As a content creator, he feels the pressure but says, “The pressure is good because it pushes me to create better content.”
Beniwal wants to do rapping in the future.
‘One can get an array of recipes’
Channel: Nisha Madhulika
Subscribers: 3,253, 302
Nisha Madhulika comes up with dishes which can be made with easily available ingredients and are easy to prepare. “My intention was to do good work,” she says.
Madhulika, who joined YouTube in 2009, says that she reads each and every comment and gives answers, and this has worked in her favour. Over the years, she has made several changes in her content. “A lot of my viewers have said that I speak slowly. Now I try to speak faster. They have also pointed out that my videos are long, so I have shortened them. I only given information that’s necessary for the recipe,” she says.
She is happy that her channel has become a library for recipes. “Sometimes when I am making a dish after several months, I watch my own videos. But it’s nice that one can get an array of recipes on my channel,” she says adding that Kachori and Gulab Jamun are her favourites.
You have to maintain quality’
Channel: Sejal Kumar
Genre: Fashion and Lifestyle
B y now, I know the demographics of my audience, who are mostly 18-to 24-year-olds, predominately female. So, I am focused on what I am creating,” says Sejal Kumar, founder of a fashion and lifestyle YouTube channel.
She says that editing and producing a video was a challenge for her. “Also, when you are making a certain kind of content for sometime, you have to maintain quality and see that the content is relevant. This becomes a little bit hard,” she says.
Sejal also takes requests from subscribers. “If in doubt, I ask my friends, people whom I trust. But there is immense competition with several channels focusing on fashion and lifestyle but competition is good. It’s not like television, where you have one show at 9 pm. It’s good that there are other channels and people will watch them. But I also collaborate with other bloggers which is kind of exciting for my viewers,” she says.
‘Kids relate to content better in their mother tongue’
Channel: Chu Chu TV
The brainchild of Vinoth Chandar, Chu Chu TV was designed to engage children through a series of nursery rhymes and educational songs with colourful animation. Chandar, founder, CEO and creative director, Chu Chu TV, says, “Our motto has been to provide content that is not just entertaining or educational, but also nurtures a more gentle world that cares about the values of love, respect, sharing, friendship and teamwork. In our videos, we are careful about gender sensitisation, and make sure that they are culturally relevant and racially inclusive, and do not show violence.”

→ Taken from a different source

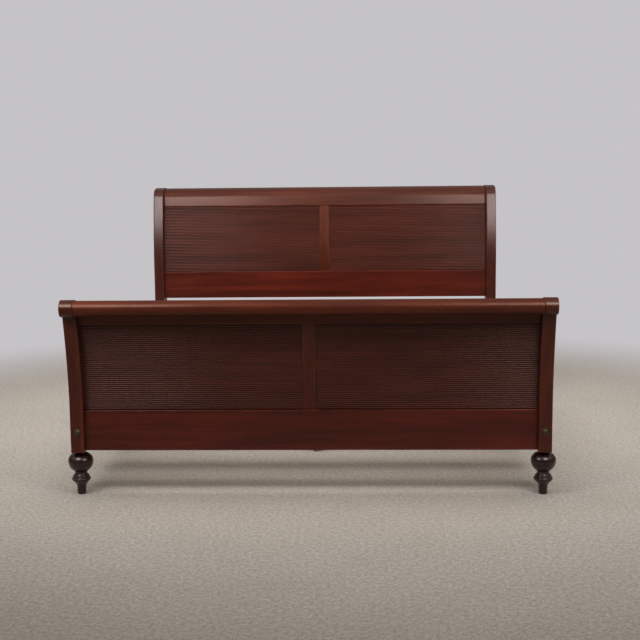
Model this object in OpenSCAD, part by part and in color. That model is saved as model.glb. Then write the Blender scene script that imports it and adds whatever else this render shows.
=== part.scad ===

Chu Chu TV is now creating more content in international and also Indian regional languages. “That’s because we feel that kids relate to content better in their mother tongue. ChuChu TV’s ‘Learning English is Fun’ is another series (it has received around 40 million views for its first 10 episodes) that helps pre-schoolers across the world learn English, shapes, colours and actions in a fun, engaging and effective way. We think parents appreciate and value our intent which makes ChuChu TV a globally popular brand with 15.3 billion views and 20 million subscribers, and places us at number 22 in the top 100 channels across the world.”
The growth in the number of devices, internet penetration and falling data prices have ensured that millions of people across the world are connected. “We see this trend continuing and becoming stronger in the coming years as more people join in — both in providing targeted content as well as consuming it,” Chandar adds.
Another trend is age compression, whereby kids are coming to the internet at earlier years. “There is a certain ease of familiarity we are noticing in younger kids and therefore more reason for content providers to be sensitive about the kind of content they are generating for the young ones and parents to be involved in co-viewing or monitoring the content that kids are watching,” he says.
The channel creates about 15 new videos every month, but they always put quality before quantity. “It is a time-taking process, but every aspect involving the narrative, storyboard, music, direction is looked at closely and tested before going live,” Chandar shares.